The Supreme Court has never ruled directly on the issue before, in part because judges have used nationwide injunctions far more frequently in recent years.
Some justices have signaled opposition to their use. In a 2020 decision, Justice Neil M. Gorsuch criticized injunctions of “‘nationwide,’ ‘universal’ or ‘cosmic’ scope,” writing that such “patently unworkable” rulings were “sowing chaos.” Justice Samuel A. Alito Jr. has also criticized nationwide blocks.
In a legal brief, the immigrant groups challenging the birthright order argued that the justices do not need to issue such a ruling now, because “case-specific considerations” support such nationwide freezes.
They cite the judiciary’s power under Article III of the Constitution to issue such rulings. And they argue that if judges had been barred from making rulings that applied to parties not directly involved in litigation, courts could not have outlawed school segregation or racial gerrymandering.
Thursday’s argument consolidates three challenges to the Trump executive order imposed by federal courts in Maryland, Massachusetts and Washington State.
Judges in each state have been skeptical of Mr. Trump’s attempt to end birthright citizenship. At a hearing in Seattle, Judge John C. Coughenour, a Ronald Reagan appointee, said: “I’ve been on the bench for over four decades. I can’t remember another case where the question presented is as clear as this one. This is a blatantly unconstitutional order.”
In their emergency application to the justices, Trump administration lawyers argued that any order issued by the those trial judges should have only applied to parties directly involved in the court challenges.
Sarah M. Harris, the acting solicitor general at the time, called the government’s request a “modest” one, an effort to limit the freeze on the policy to “parties actually within the courts’ power.”

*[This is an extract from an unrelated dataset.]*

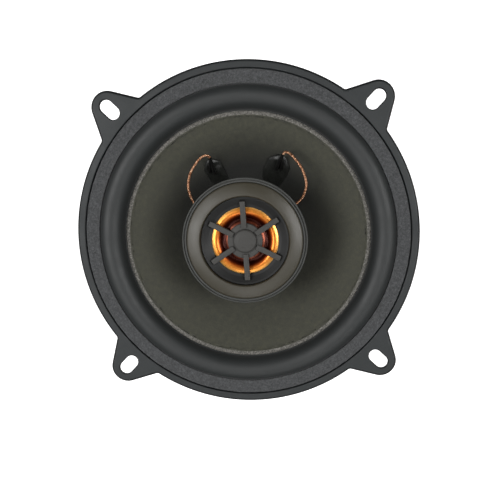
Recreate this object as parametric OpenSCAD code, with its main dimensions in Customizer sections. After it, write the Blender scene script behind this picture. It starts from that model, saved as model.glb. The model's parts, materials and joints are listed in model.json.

Immigrant groups and leaders of the 22 Democratic-led states argued that the birthright citizenship case showed why nationwide injunctions were a necessary tool.
“There is nothing ‘modest’ about the government’s request for emergency relief in this case,” two immigrants’ rights groups — CASA Inc. and the Asylum Seeker Advocacy Project — argued in their own filing.
It is not clear how much the justices will engage with the substance of Mr. Trump’s executive order. But Matthew J. Platkin, New Jersey’s attorney general, said he thought the justices would need to wrestle with the practical consequences of the policy.
“Clearly there are going to be some justices who want to talk about the merits,” he said in an interview Wednesday. “I don’t know how you consider a nationwide injunction in this case without considering the merits.”
Mr. Trump has said he would welcome it.
In comments to reporters in the Oval Office after the justices announced they would hear oral argument, Mr. Trump had said that he was “so happy” the court agreed to hear the case.